Director Nolan Africa’s extensive experience in interactive and educational theater and a master’s degree in Drama Therapy at the University of the Witwatersrand, made him the ideal candidate to approach the text of The Ballroom Boy with the necessary sensitivity and unlock the opportunity for social conversations. . We went to talk to him about his approach.

Was there anything specific to this text or project that caught your attention when you were approached to act as a director?

The fact that the story was based on real research attracted me. I was delighted to hear that the project also includes community workshops, as in my opinion this is the way in which projects make an impact. It is important to create an opportunity during which the voice of the community can be heard and to then address the needs that are articulated in this way, rather than assuming we know what type of intervention is needed in the community.

What were the challenges you experienced in tackling this project?
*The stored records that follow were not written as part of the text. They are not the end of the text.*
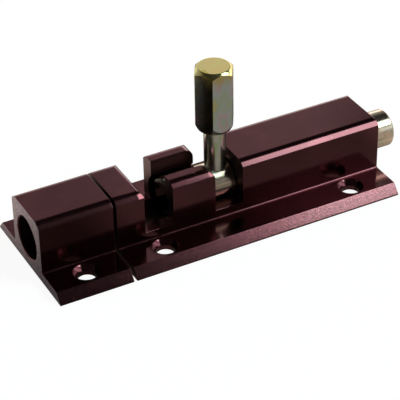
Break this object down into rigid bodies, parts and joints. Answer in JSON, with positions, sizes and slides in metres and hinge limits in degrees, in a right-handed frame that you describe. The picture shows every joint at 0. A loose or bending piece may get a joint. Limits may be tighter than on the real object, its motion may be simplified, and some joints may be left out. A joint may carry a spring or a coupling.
{
  "type": "door bolt",
  "caption": "Small surface door bolt: extruded brown case and keeper, round bolt rod, and a hexagonal handle that turns down into locking notches.",
  "frame": {"origin": "middle of the case's four screw holes, on its base plane against the door", "axes": "+X from the keeper towards the rod's rear end, so the bolt throws towards -X; +Y to the far side; +Z away from the door"},
  "size_m": [0.0828, 0.03, 0.0335],
  "materials": {
    "brown_anodised": "dark brown anodised extrusion, satin gloss",
    "plated_rod": "turned steel, zinc plated with a pale yellow tint",
    "passivated_knob": "zinc plated steel, yellow passivated with green and pink tints"
  },
  "bodies": {
    "case": {"case": "brown_anodised", "keeper": "brown_anodised"},
    "bolt": {"bolt_rod": "plated_rod"},
    "handle": {"handle_stud": "plated_rod", "knob": "passivated_knob"}
  },
  "joints": [
    {"name": "bolt_slide", "type": "slide", "parent": "case", "child": "bolt", "axis": [-1, 0, 0], "range_m": [-0.0005, 0.0169]},
    {"name": "handle_turn", "type": "hinge", "parent": "bolt", "child": "handle", "pos_m": [-0.00485, 0, 0.0067], "axis": [-1, 0, 0], "range_deg": [-87.5, 87.5]}
  ]
}
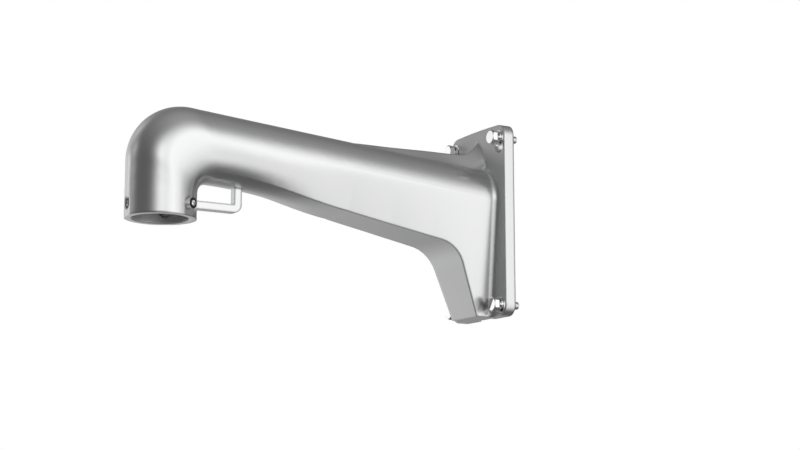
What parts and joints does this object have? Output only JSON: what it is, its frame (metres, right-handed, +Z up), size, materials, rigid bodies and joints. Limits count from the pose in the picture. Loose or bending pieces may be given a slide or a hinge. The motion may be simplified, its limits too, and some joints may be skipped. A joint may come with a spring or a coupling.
{
  "type": "camera wall bracket",
  "caption": "Hollow cast arm on a wall plate that carries a camera from a clamped collar at its downturned end, with a hook for a safety cable.",
  "frame": {"origin": "centre of the four wall bolts, on the back of the wall plate", "axes": "+Y out of the back of the plate into the wall, the arm reaches along -Y, +Z up, X across"},
  "size_m": [0.098, 0.3996, 0.1954],
  "materials": {
    "cast_aluminium": "satin silver paint over a smooth casting",
    "bright_steel": "bright stainless",
    "black_steel": "black oxide"
  },
  "bodies": {
    "root": {"bracket_body": "cast_aluminium", "collar_screw_front": "black_steel", "collar_screw_left": "black_steel", "collar_screw_right": "black_steel", "plate_bolt_top_right": "bright_steel", "plate_bolt_top_left": "bright_steel", "plate_bolt_bottom_right": "bright_steel", "plate_bolt_bottom_left": "bright_steel", "spring_washer_top_right": "bright_steel", "spring_washer_top_left": "bright_steel", "spring_washer_bottom_right": "bright_steel", "spring_washer_bottom_left": "bright_steel", "flat_washer_top_right": "bright_steel", "flat_washer_top_left": "bright_steel", "flat_washer_bottom_right": "bright_steel", "flat_washer_bottom_left": "bright_steel"}
  },
  "joints": []
}
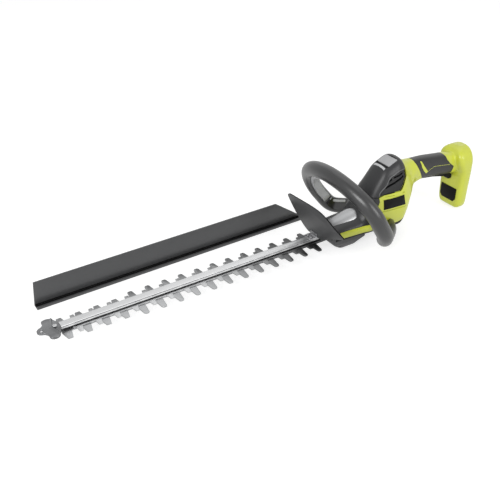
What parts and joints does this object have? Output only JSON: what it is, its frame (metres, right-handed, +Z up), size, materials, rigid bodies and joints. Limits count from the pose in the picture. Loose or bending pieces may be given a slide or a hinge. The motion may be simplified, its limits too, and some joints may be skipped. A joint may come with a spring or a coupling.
{
  "type": "hedge trimmer",
  "caption": "Cordless hedge trimmer: double-sided reciprocating blades, hand guard, looped front handle with a switch bar, rear grip with a trigger, and a clip-on debris sweep.",
  "frame": {"origin": "middle of the flat foot under the gear case, on which the tool rests", "axes": "+X along the blades to their tip, +Y to the user's left, +Z up"},
  "size_m": [0.998, 0.2694, 0.187],
  "materials": {
    "lime_shell": "satin lime green moulding",
    "charcoal_plastic": "charcoal moulding with a fine grain",
    "soft_grip": "over-moulded soft grip",
    "handle_grey": "dark grey soft-touch moulding",
    "pale_grey": "light grey satin moulding",
    "black_plastic": "black moulding",
    "bar_aluminium": "satin extruded aluminium",
    "bright_steel": "ground steel",
    "dark_steel": "blackened steel",
    "cast_metal": "satin silver-grey casting",
    "copper": "copper windings and contact metal",
    "board_green": "lacquered circuit board"
  },
  "bodies": {
    "frame": {"blade_bolt_1": "dark_steel", "blade_bolt_2": "dark_steel", "blade_bolt_3": "dark_steel", "blade_bolt_4": "dark_steel", "guide_bar": "bar_aluminium", "bar_pin": "bright_steel", "nose_guard": "dark_steel", "nose_bolt": "bright_steel", "crank_axle": "bright_steel", "idler_axle": "bright_steel", "gear_case_bottom": "charcoal_plastic", "gear_case_screw_1": "bright_steel", "gear_case_screw_2": "bright_steel", "gear_case_screw_3": "bright_steel", "gear_case_screw_4": "bright_steel", "gear_plate": "bright_steel", "gear_case_top": "cast_metal", "motor_end_plate": "cast_metal", "motor_can": "dark_steel", "motor_stator": "copper", "motor_bearing_lower": "bright_steel", "motor_bearing_upper": "bright_steel", "nose_cover": "charcoal_plastic", "motor_cover": "charcoal_plastic", "cover_top_plate": "pale_grey", "grip_sleeve": "soft_grip", "housing_left": "lime_shell", "housing_right": "lime_shell", "housing_screw_1": "dark_steel", "housing_screw_2": "dark_steel", "housing_screw_3": "dark_steel", "housing_screw_4": "dark_steel", "side_plate_left": "black_plastic", "side_plate_right": "black_plastic", "foot_plate": "black_plastic", "control_board": "board_green", "battery_socket": "black_plastic", "terminal_block": "copper", "trigger_pin": "bright_steel", "rear_switch": "black_plastic", "trigger_spring": "bright_steel", "front_handle_front": "handle_grey", "front_handle_rear": "handle_grey", "front_lever_spring": "bright_steel", "front_switch": "black_plastic", "arm_screw_left": "bright_steel", "arm_screw_right": "bright_steel", "hand_guard": "charcoal_plastic", "guard_bracket": "bright_steel", "guard_bolt_1": "bright_steel", "guard_bolt_2": "bright_steel"},
    "crank": {"crank_gear": "dark_steel"},
    "idler": {"idler_gear": "dark_steel"},
    "motor_rotor": {"rotor": "bright_steel", "motor_fan": "black_plastic"},
    "upper_cutter": {"upper_blade": "bright_steel"},
    "lower_cutter": {"lower_blade": "bright_steel"},
    "trigger": {"rear_trigger": "black_plastic"},
    "front_lever": {"front_switch_lever": "pale_grey"},
    "sweep": {"debris_sweep": "charcoal_plastic"}
  },
  "joints": [
    {"name": "crank_spin", "type": "hinge", "parent": "frame", "child": "crank", "pos_m": [-0.013, 0, 0.04], "axis": [0, 0, 1], "continuous": true},
    {"name": "idler_spin", "type": "hinge", "parent": "frame", "child": "idler", "pos_m": [-0.043, 0, 0.045], "axis": [0, 0, 1], "continuous": true},
    {"name": "motor_spin", "type": "hinge", "parent": "frame", "child": "motor_rotor", "pos_m": [-0.0742, 0, 0.08], "axis": [0, 0, 1], "continuous": true},
    {"name": "upper_blade_slide", "type": "slide", "parent": "frame", "child": "upper_cutter", "axis": [1, 0, 0], "range_m": [-0.00255, 0.00745]},
    {"name": "lower_blade_slide", "type": "slide", "parent": "frame", "child": "lower_cutter", "axis": [1, 0, 0], "range_m": [-0.00745, 0.00255]},
    {"name": "rear_trigger_press", "type": "hinge", "parent": "frame", "child": "trigger", "pos_m": [-0.202, 0, 0.107], "axis": [0, 1, 0], "range_deg": [0, 5], "stiffness_Nm_per_rad": 3, "deforming": ["trigger_spring"]},
    {"name": "front_lever_press", "type": "slide", "parent": "frame", "child": "front_lever", "axis": [0.4886, 0, 0.8725], "range_m": [0, 0.004], "stiffness_N_per_m": 2500, "deforming": ["front_lever_spring"]},
    {"name": "sweep_slide", "type": "slide", "parent": "frame", "child": "sweep", "axis": [0, 1, 0], "range_m": [-0.15, 0.01]}
  ],
  "couplings": [
    {"joint": "idler_spin", "follows": "crank_spin", "ratio": -3},
    {"joint": "motor_spin", "follows": "crank_spin", "ratio": 10},
    {"joint": "lower_blade_slide", "follows": "upper_blade_slide", "ratio": -1}
  ]
}
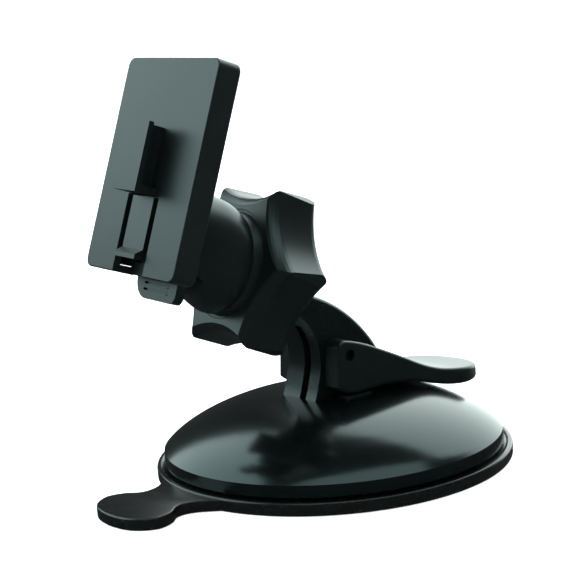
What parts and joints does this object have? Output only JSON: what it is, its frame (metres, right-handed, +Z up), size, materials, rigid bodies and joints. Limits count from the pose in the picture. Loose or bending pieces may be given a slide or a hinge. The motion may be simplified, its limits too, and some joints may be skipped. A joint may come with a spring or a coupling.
{
  "type": "car phone mount",
  "caption": "Suction-cup dashboard mount: lever-locked round base, short arched arm, ball joint with fluted clamp nut, and a quick-release plate for a phone cradle.",
  "frame": {"origin": "centre of the suction cup's flat underside, on the face that rests on the dashboard", "axes": "+Z up, away from the dashboard; -X towards the quick-release plate and the pull tab; +X along the locking lever; Y across"},
  "size_m": [0.1003, 0.0798, 0.093],
  "materials": {
    "front_plate": "injection-moulded black ABS, satin, faint green-grey sheen",
    "rear_cover": "injection-moulded black ABS, satin, faint green-grey sheen",
    "release_latch": "injection-moulded black ABS, satin, faint green-grey sheen",
    "latch_pin": "zinc-plated steel",
    "latch_spring": "nickel-plated spring wire",
    "cover_screws": "zinc-plated steel",
    "ball": "black glass-filled nylon",
    "ball_washer": "zinc-plated steel",
    "ball_screw": "zinc-plated steel",
    "seat_ring": "black glass-filled nylon",
    "clamp_nut": "injection-moulded black ABS, satin, faint green-grey sheen",
    "arm_bracket": "polished black ABS",
    "arm_screws": "zinc-plated steel",
    "lever": "injection-moulded black ABS, satin, faint green-grey sheen",
    "lever_pin": "black-oxide steel",
    "pull_stud": "black glass-filled nylon",
    "stud_spring": "nickel-plated spring wire",
    "cam_pads": "black glass-filled nylon",
    "dome_cover": "polished black ABS",
    "base_frame": "black glass-filled nylon",
    "frame_screws": "zinc-plated steel",
    "suction_cup": "black elastomer, semi-matte",
    "gel_pad": "tacky smoke-grey polyurethane gel"
  },
  "bodies": {
    "base": {"dome_cover": "dome_cover", "cam_pads": "cam_pads", "base_frame": "base_frame", "frame_screws": "frame_screws", "suction_cup": "suction_cup", "gel_pad": "gel_pad", "stud_spring": "stud_spring", "arm_bracket": "arm_bracket", "arm_screws": "arm_screws"},
    "stud": {"pull_stud": "pull_stud", "lever_pin": "lever_pin"},
    "lever": {"lever": "lever"},
    "nut": {"clamp_nut": "clamp_nut"},
    "ring": {"seat_ring": "seat_ring"},
    "ball": {"ball": "ball"},
    "plate": {"front_plate": "front_plate", "rear_cover": "rear_cover", "cover_screws": "cover_screws", "latch_pin": "latch_pin", "latch_spring": "latch_spring", "ball_screw": "ball_screw", "ball_washer": "ball_washer"},
    "latch": {"release_latch": "release_latch"}
  },
  "joints": [
    {"name": "stud_slide", "type": "slide", "parent": "base", "child": "stud", "axis": [0, 0, 1], "range_m": [-0.0025, 0], "deforming": ["stud_spring", "suction_cup", "gel_pad"]},
    {"name": "lever_swing", "type": "hinge", "parent": "stud", "child": "lever", "pos_m": [-0.0019, 0, 0.0257], "axis": [0, -1, 0], "range_deg": [0, 90]},
    {"name": "nut_turn", "type": "hinge", "parent": "base", "child": "nut", "pos_m": [-0.02421, 0, 0.04867], "axis": [-0.9321, 0, 0.3621], "range_deg": [0, 180]},
    {"name": "ring_turn", "type": "hinge", "parent": "base", "child": "ring", "pos_m": [-0.02235, 0, 0.04795], "axis": [-0.9321, 0, 0.3621], "continuous": true},
    {"name": "ball_tilt", "type": "hinge", "parent": "ring", "child": "ball", "pos_m": [-0.02235, 0, 0.04795], "axis": [0, 1, 0], "range_deg": [-8, 12]},
    {"name": "plate_turn", "type": "hinge", "parent": "ball", "child": "plate", "pos_m": [-0.02235, 0, 0.04795], "axis": [-0.9414, 0, 0.3374], "continuous": true},
    {"name": "latch_press", "type": "hinge", "parent": "plate", "child": "latch", "pos_m": [-0.04018, 0.00015, 0.06622], "axis": [0.0114, 0.9994, 0.0317], "range_deg": [0, 5.3], "stiffness_Nm_per_rad": 0.05, "springref_deg": -5.73, "deforming": ["latch_spring"]}
  ],
  "couplings": [
    {"joint": "stud_slide", "follows": "lever_swing", "m_per_rad": -0.0015915}
  ]
}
I remember watching video inserts on Youtube about gangs in Cape Town after taking the opportunity to direct The Ballroom Boy . Some of these videos made my heart beat faster. It was at this point that I received the confirmation that although this work is intimidating and challenging, it is so necessary. What I consider threatening and creating fear in me is the daily reality that so many people live with. And something needs to be done about this all the time.

What do you hope is the end of these performances within the communities involved?

I hope people will begin to see and respect the value of life. I hope gang members will not see innocent individuals as targets for violent actions. I hope that those who are not in gangs will focus on opportunities that can bring them an honourable existence, and I hope that those from privileged communities will realize that a soft word can encourage and sharp words can crack a soul.